Case ID: ga-app_36/html/0272-01.html
Source: Caselaw Access Project
Author: {"author": "Bkoyles, O. J.", "license": "Public Domain", "url": "https://static.case.law/"}
Date Created: 2024-08-24T03:29:51.129683

17711.
    King v. The State.
    Decided January 11, 1927.
    Cheating and swindling; from city court of Washington — Judge Sutton. September 15, 1926.
    
      Hugh H. Combs, for plaintiff in error.
    
      Charles H. Calhoun, solicitor, contra.
    Criminal Law, 16 C. J. p. 747, n. 47.
    Master and Servant, 39 C. J. n. 143, n. 34.
   Bkoyles, O. J.

The defendant was convicted of violating the “labor-contract act” (Ga.

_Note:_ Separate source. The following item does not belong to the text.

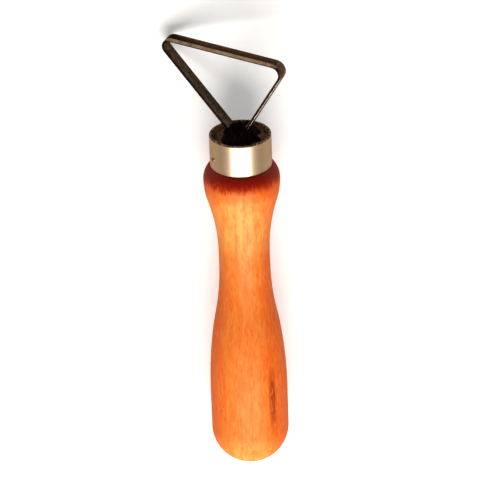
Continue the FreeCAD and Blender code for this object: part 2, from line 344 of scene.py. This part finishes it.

L. 1903, p. 90; Penal Code, §§ 715, 716). It not having been proved upon the trial that he had no good and sufficient cause for his failure to perform the contract, his conviction was unauthorized. This essential proof was not furnished by the hirer’s testimony that the defendant “had no reason not to work for me so far as I know. . . I did not give him any reason not to come; . . he did not have any reason not to come to work for me, as far as I know.” This testimony amounted to no more than an opinion or conclusion of the hirer, without proof of facts to support it. Durham v. State, 17 Ga. App. 810 (88 S. E. 594), and citations.

Judgment reversed.

Luke, J., concurs. Bloodworth, J., absent on account of illness.